◆ **SET EXERCISE**:
Look through the data and write out every line with the word "materials" in it.

____ RECORDS SHOWN

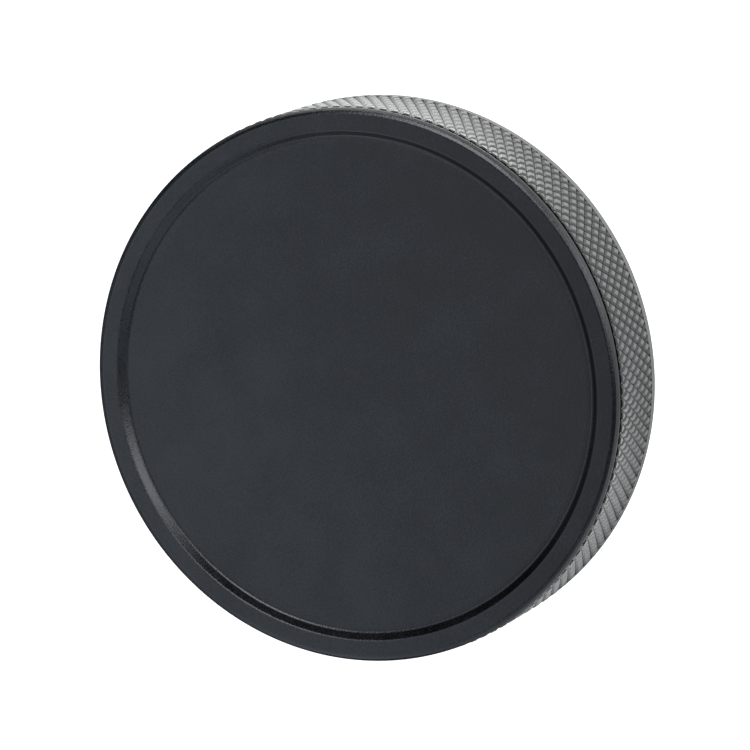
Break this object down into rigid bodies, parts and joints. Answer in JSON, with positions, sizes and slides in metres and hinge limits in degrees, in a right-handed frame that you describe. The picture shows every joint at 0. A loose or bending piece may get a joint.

________
____ RECORDS SHOWN

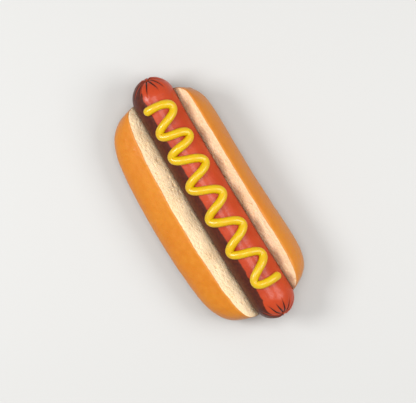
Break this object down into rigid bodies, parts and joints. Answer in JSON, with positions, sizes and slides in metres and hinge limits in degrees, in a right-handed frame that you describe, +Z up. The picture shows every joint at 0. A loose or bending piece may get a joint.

________
____ RECORDS SHOWN

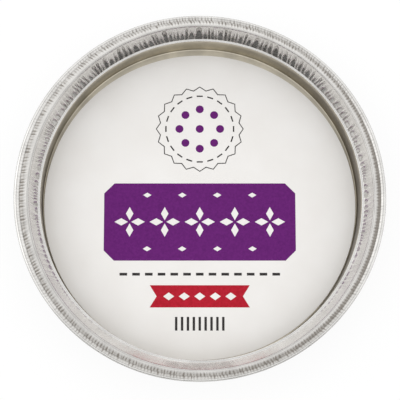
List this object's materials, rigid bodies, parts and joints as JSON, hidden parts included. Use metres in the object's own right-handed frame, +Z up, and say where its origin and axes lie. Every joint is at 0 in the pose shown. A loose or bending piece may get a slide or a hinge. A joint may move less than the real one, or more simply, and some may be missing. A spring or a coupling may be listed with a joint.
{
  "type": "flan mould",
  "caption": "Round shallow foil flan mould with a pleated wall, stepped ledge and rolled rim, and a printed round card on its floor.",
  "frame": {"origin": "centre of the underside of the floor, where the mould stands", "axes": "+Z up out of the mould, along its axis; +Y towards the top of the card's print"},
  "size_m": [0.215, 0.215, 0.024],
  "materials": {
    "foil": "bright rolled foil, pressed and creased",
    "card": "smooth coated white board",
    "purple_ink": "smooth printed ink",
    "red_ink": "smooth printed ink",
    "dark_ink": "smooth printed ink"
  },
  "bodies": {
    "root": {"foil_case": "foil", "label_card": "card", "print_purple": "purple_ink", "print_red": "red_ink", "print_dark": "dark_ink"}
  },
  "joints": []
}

________

◆ **SOLUTION FOR THIS PROBLEM**:
List this object's materials, rigid bodies, parts and joints as JSON, hidden parts included. Use metres in the object's own right-handed frame, +Z up, and say where its origin and axes lie. Every joint is at 0 in the pose shown. A loose or bending piece may get a slide or a hinge. A joint may move less than the real one, or more simply, and some may be missing. A spring or a coupling may be listed with a joint.
  "materials": {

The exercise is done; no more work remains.